Agreed, the only time I’d want subtitles are translations. And even then it’s not optimal
We are the same. I compulsively read any text on screen, and miss key visual details because of it. I only want subtitles on non-english speech and Christopher Nolan films
I can see that you don’t have hearing damage. Cause I definitely do and can’t hear shit out of one of my ears anymore. With subtitles on I can actually hear what I’m watching better.
Not OP, but yes. My hearing is 20/20 and I can’t be having with subtitles
I used to be the same as you. I guess having kids kind of forced me to start using them. It took practice to learn not to focus completely on the subtitles.
It’s an audio processing disorder thing that some have (myself included). Once you get used to subtitles, you kinda don’t focus on them unless you weren’t sure exactly what they said. Which is often for me. They just kinda become a part of the audio… unless there’s a delay, then they’re distracting to me and I’ll just blast the sound or watch something else
There’s also a lot of really bad mixing going on.

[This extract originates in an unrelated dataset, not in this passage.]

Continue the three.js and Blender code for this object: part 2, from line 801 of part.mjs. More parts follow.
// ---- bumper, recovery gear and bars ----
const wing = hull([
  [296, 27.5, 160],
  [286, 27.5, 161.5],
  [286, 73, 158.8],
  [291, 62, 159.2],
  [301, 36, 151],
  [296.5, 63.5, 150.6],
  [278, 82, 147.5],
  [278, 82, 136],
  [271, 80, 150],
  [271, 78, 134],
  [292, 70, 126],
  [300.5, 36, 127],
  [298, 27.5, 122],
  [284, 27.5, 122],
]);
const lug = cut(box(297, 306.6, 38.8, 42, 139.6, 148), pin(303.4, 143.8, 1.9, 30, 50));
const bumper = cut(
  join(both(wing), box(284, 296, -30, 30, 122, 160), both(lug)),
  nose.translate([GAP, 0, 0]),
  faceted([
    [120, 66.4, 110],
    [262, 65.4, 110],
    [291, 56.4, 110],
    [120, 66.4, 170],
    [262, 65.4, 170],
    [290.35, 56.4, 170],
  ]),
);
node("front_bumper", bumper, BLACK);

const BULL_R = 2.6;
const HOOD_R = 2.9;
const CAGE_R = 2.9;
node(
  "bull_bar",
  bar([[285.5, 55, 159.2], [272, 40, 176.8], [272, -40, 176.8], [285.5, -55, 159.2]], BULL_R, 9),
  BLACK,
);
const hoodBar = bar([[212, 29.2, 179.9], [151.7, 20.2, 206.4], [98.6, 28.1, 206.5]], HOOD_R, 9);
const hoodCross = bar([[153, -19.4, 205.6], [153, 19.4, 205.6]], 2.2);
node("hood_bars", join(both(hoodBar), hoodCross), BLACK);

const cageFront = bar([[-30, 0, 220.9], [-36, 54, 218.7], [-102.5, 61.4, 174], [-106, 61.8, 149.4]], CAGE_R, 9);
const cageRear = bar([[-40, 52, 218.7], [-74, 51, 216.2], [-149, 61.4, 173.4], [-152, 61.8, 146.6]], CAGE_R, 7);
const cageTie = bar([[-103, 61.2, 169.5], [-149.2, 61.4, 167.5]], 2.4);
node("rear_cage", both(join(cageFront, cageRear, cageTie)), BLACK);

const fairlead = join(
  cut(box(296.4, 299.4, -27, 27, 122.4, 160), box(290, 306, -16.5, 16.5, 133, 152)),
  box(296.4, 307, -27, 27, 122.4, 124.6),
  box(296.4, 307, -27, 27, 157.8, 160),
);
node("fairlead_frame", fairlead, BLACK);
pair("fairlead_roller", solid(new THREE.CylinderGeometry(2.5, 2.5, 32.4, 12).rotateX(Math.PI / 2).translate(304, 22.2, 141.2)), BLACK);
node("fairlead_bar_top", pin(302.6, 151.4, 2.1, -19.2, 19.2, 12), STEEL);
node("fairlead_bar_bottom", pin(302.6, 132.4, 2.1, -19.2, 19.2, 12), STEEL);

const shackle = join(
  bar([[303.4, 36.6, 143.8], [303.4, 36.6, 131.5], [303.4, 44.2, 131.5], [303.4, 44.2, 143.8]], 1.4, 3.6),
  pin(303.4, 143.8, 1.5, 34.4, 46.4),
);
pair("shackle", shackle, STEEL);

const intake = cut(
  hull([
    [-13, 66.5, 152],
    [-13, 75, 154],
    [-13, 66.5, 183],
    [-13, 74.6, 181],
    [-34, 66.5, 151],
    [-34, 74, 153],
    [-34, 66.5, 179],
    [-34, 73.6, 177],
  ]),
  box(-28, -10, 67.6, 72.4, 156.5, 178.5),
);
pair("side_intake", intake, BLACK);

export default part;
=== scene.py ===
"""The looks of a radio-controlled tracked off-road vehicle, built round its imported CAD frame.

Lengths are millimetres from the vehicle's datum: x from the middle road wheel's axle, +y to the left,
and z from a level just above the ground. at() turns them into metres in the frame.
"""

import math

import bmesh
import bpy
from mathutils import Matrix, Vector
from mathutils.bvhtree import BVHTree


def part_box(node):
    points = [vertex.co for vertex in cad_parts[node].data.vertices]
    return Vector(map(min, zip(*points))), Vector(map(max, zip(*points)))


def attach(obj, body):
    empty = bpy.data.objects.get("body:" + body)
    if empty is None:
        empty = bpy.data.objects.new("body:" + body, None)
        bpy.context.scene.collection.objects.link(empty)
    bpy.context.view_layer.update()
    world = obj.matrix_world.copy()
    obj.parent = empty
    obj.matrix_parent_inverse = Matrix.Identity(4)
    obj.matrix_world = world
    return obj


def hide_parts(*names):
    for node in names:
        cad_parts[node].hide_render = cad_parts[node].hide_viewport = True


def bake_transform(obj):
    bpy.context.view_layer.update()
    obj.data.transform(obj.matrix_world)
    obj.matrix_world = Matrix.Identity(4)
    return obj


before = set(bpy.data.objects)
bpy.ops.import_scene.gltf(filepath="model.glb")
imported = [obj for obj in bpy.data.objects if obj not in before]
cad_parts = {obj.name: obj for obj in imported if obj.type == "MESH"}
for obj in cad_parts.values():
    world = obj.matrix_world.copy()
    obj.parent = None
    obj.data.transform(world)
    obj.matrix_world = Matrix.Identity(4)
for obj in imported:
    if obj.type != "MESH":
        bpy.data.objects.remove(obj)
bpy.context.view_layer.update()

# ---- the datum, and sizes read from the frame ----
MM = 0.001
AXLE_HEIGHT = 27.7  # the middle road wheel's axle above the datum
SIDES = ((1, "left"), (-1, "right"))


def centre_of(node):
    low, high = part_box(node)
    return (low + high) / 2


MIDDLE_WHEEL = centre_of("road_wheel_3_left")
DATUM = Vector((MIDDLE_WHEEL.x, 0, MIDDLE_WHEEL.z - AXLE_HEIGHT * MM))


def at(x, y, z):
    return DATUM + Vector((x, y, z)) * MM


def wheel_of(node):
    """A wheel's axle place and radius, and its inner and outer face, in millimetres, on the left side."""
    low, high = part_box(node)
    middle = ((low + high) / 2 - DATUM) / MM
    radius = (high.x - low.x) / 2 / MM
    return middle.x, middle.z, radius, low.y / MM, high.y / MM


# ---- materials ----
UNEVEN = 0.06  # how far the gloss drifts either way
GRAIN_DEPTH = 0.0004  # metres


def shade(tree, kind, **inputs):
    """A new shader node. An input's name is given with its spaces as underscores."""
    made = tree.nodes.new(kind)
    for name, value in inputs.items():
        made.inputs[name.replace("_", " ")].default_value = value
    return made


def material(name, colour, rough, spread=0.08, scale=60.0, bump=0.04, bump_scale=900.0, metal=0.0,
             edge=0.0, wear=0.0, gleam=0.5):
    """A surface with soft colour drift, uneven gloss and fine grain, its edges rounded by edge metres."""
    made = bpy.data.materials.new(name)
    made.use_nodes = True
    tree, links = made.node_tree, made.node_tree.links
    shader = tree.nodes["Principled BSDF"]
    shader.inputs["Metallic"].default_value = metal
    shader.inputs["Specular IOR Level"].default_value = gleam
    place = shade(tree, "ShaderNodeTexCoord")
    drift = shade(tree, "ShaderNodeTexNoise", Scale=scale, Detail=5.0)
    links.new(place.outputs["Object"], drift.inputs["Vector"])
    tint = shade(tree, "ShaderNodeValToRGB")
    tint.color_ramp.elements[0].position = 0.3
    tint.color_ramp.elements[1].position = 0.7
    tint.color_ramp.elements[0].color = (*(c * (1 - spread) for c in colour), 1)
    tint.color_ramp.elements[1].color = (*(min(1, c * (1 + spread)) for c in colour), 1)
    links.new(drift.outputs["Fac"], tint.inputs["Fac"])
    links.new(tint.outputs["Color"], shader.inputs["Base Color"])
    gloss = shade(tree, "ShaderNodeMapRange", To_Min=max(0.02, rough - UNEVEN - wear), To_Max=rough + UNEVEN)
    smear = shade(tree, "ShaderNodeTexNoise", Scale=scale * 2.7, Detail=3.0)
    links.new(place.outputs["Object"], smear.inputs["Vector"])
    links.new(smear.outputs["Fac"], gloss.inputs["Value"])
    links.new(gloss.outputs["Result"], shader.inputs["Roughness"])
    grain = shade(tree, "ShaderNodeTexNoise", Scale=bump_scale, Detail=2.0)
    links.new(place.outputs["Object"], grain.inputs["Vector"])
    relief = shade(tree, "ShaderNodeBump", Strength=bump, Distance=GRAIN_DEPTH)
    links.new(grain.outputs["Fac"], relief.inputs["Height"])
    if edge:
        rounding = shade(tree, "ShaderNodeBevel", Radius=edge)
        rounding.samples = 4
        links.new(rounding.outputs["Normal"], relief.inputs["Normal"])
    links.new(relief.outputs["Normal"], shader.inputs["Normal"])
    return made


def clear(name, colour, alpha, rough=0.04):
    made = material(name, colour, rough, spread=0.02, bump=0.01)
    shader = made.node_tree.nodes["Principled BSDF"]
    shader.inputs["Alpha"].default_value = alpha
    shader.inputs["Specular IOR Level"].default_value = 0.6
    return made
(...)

Well that’s just extra unfortunate. Appreciate the video though; I knew of this from other people talking about it, but never looked into it myself
Part of it for me is cuz i am a slow reader and i have rewind the video to read it again
I can’t be seen without my glasses!
Whoaaa, mama!
Finally an ADHD meme I cannot relate to.
I find subtitles super distracting.
I used to, then I had a child.
Nature… ummm… finds a way.
My wife (American) needs subtitles to understand British shows.
I (American) need subtitles to understand American shows.
THIS
PLEASE SAY AGAIN. I HEARD YOU BUT DIDN’T UNDERSTAND WHAT YOU SAID.
Technically, I would prefer subtitles in all-caps as well. Easier to read and less visually distracting.
Ew, no.
I was watching The Ritual and I had trouble understanding the characters because they talk so quietly and their accents didn’t help.